I start reading How to Learn and Memorize Spanish Vocabulary ($2.99) and download its worksheets + video course ($7.00) on how to make memory palaces for that Spanish vocabulary. Memorization has been a great weakness of mine and I decide that now’s the perfect time to fix that. [UPDATE: I found that memory palaces don’t work for me for language learning, but I did stumble across the same author’s course on using memory palaces to memorize names and faces, and will be tackling that, soon!]

I also start reading Fluent Forever; How to Learn Any Language Fast and Never Forget It ($14.99) and download the author’s pronunciation guide ($12). The three most important takeaways for me from Fluent Forever are:

(1) Speaking fluently is like a game of Taboo. I find this to be such a wonderful concept because one of the things that’s hardest for me is getting over my fear of making mistakes. If I just think of myself as playing Taboo the whole time I’m speaking Spanish, I’m a lot more forgiving of myself. After all, Taboo’s a great deal of fun!

(2) Use only your target language + photos and audio on your review materials. This way you aren’t translating, you’re immediately thinking in your target language. I went through and changed all of my flashcards to reflect this principle, and am very happy about the change.

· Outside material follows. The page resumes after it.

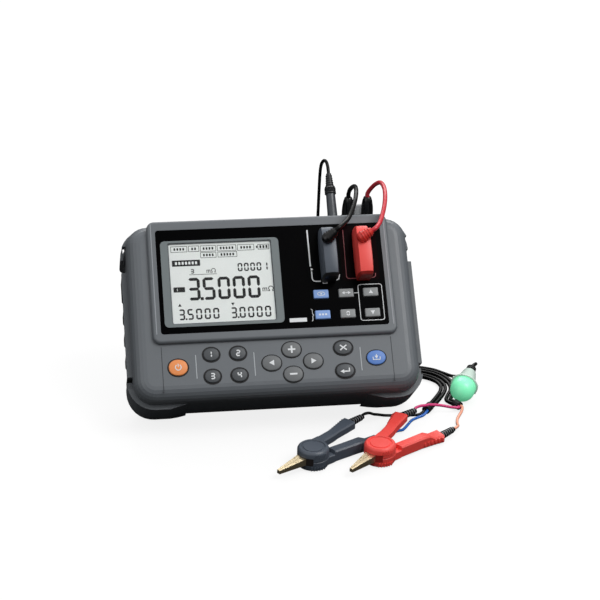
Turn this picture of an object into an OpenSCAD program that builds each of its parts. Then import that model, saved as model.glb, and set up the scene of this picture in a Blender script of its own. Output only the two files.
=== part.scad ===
// Portable resistance meter with clip leads and comparator lamp.
// It leans back on its stand, the front faces -Y and Z is up.
// Case pieces are drawn upright: x across, y into the case from the bezel, z up from the bumpers.

/* [Posture] */
// Angle that the meter leans back from upright, in degrees
lean = 42; // [34:1:48]
// Angle between the opened stand and the back, in degrees
stand_open = 72; // [62:1:78]

/* [Case] */
// Width of the case between its side rails
case_w = 185; // [176:1:200]
// Height of the case above its bottom bumpers
case_h = 117.5; // [114:0.5:126]
// Depth of the case from the bezel to the back
case_d = 53; // [50:0.5:60]
// Thickness of the case walls
wall = 2.4; // [2:0.1:3]
// Radius of the case corners seen from the front
case_corner = 14; // [12:1:18]
// Rounding of the front edge
front_edge = 9; // [6:0.5:10]
// Rounding of the rear edge
rear_edge = 10.5; // [8:0.5:12]
// Rounding of the rear edge of the bumpers
bumper_edge = 13; // [11:0.5:14]
// Depth of the joint between front cover and rear case
split_y = 16; // [14:0.5:18]
// Bumper thickness at the sides
bumper_side = 3.5; // [2.5:0.1:5]
// Bumper thickness at the bottom
bumper_low = 3; // [2:0.1:4]
// Bumper thickness at the back
bumper_back = 2; // [1.5:0.1:3]

/* [Bezel and display] */
// Width of the raised bezel
bezel_w = 158; // [154:1:164]
// Height of the raised bezel
bezel_h = 82; // [80:0.5:84]
// Height of the bezel above the lower face
bezel_raise = 3; // [2:0.1:4]
// Width of the black panel
panel_w = 147.4; // [144:0.1:150]
// Height of the black panel
panel_h = 69.8; // [69:0.1:74]
// Thickness of the panel sheet
panel_t = 1; // [0.8:0.1:1.4]
// Width of the display window
glass_w = 67.2; // [60:0.1:70]
// Height of the display window
glass_h = 54.5; // [50:0.1:56]

/* [Keys] */
// Width of a rectangular key
bar_key_w = 9.8; // [8:0.1:11]
// Height of a rectangular key
bar_key_h = 5.8; // [5:0.1:7]
// Width of the power key
power_key_w = 13; // [11:0.1:15]
// Width of the small dark keys
small_key_w = 11.2; // [10:0.1:12]
// Width of the arrow, enter and store keys
wide_key_w = 12.8; // [11:0.1:14]
// Travel of a key
key_travel = 1; // [0.8:0.1:1.2]
// Height of a key above its face
key_rise = 1.3; // [1:0.1:2]
// Gap round a key
key_gap = 0.3; // [0.2:0.05:0.45]

/* [Batteries] */
// Length of a battery
battery_l = 50.2; // [49:0.1:51]
// Diameter of a battery
battery_d = 14.2; // [13.8:0.1:14.5]

/* [Tilt stand] */
// Width of the tilt stand
stand_w = 60; // [50:1:70]
// Thickness of the tilt stand
stand_t = 3.2; // [2.6:0.1:3.4]
// Place of the stand hinge between the battery cover and the top of the case, as a share
stand_hinge_share = 0.297; // [0.2:0.01:0.36]

/* [Plugs and leads] */
// Distance between the two sockets of one colour
socket_pitch = 19; // [18:0.5:20]
// Distance between the black and the red sockets
colour_pitch = 22.7; // [21:0.1:24]
// Width of a double plug
plug_w = 10; // [8:0.5:11]
// Height of a double plug
plug_h = 35; // [32:0.5:37]
// Depth of a double plug in front of the panel
plug_d = 15.5; // [13:0.5:18]
// Diameter of a banana pin
pin_d = 4; // [3.9:0.05:4]
// Diameter of the short leads
short_d = 3; // [2.6:0.1:3.4]
// Diameter of the main cable
main_d = 5; // [4.6:0.1:5.4]
// Diameter of a strand of the twin branch cords
branch_d = 2.7; // [2.4:0.1:3]
// Diameter of the coloured wires
wire_d = 1.9; // [1.6:0.1:2.2]
// Diameter of the lamp cord
lamp_cord_d = 2.3; // [2:0.1:2.6]

/* [Clips] */
// Diameter of the clip drum
drum_d = 20; // [18:0.5:22]
// Height of the clip
clip_h = 13; // [12:0.5:15]
// Reach of the handles from the pivot
handle_l = 48; // [44:1:54]
// Reach of the jaws from the pivot
jaw_l = 29; // [24:0.2:32]
// Length of the ribbed boot at the end of a handle
clip_boot_l = 14; // [11:0.5:16]

/* [Lamp] */
// Diameter of the lamp dome
dome_d = 17; // [14:0.1:19]
// Length of the clear lamp base
lamp_base_l = 13; // [11:0.5:16]

/* [Hidden] */
$fn = 48;
hull_sides = 32;
arc_steps = 6;
// Overrun of every cut
over = 1;
// Gap between fixed pieces that sit in each other
seat = 0.1;
// Radial gap of a pivot
running = 0.06;
// Gap between halves that turn on each other
turn_gap = 0.3;
// Height cut off the bumpers and the stand where they meet the table
flat_cut = 0.3;

// Case levels
face_y = bezel_raise;
case_z0 = bumper_low;
case_z1 = case_z0 + case_h;
bumper_y1 = case_d + bumper_back;
bumper_y0 = split_y + seat;
bezel_top_rise = 0.5;
bezel_z1 = case_z1 + bezel_top_rise;
bezel_z0 = bezel_z1 - bezel_h;
bezel_corner = 5;
bezel_edge = 2;
panel_top_margin = 6.4;
panel_z1 = bezel_z1 - panel_top_margin;
panel_z0 = panel_z1 - panel_h;
panel_corner = 2;

// Battery bay and stand recess share the height of the back
contact_t = 0.8;
bay_gap = 0.4;
bay_w = 2 * battery_l + 4 * (contact_t + seat);
battery_pitch = battery_d + bay_gap;
bay_h = 4 * battery_pitch + bay_gap;
cover_tab = 6;
cover_lip = 1.5;
recess_low_share = 0.19;
bay_low_share = 0.1215;
recess_high_share = 0.3188;
bay_space = case_h - bay_h - cover_tab;
recess_z0 = case_z0 + bay_space * recess_low_share;
bay_z0 = recess_z0 + bay_space * bay_low_share;
cover_z0 = bay_z0 - cover_lip;
cover_z1 = bay_z0 + bay_h + cover_tab;
recess_z1 = cover_z1 + bay_space * recess_high_share;
stand_hinge_z = cover_z1 + (case_z1 - cover_z1) * stand_hinge_share;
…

(3) Make multiple flashcards per sentence you’re studying to isolate what you’re studying. The grammar in a sentence is made up of three parts at it’s core: new words, new word forms, and new sounds. So, you can make different flashcards targeting each skill for the same sentence! See examples of these flashcards here.



My Learnings to Date

  • I became infinitely more motivated when I was in an environment where learning Spanish would be put to real use.
  • I needed to (and still need to) feel comfortable speaking from day one. Having scripts and lots of examples help get me started.
  • Learning how to learn is a skill! I’m so glad to be able to continue learning how to learn for myself.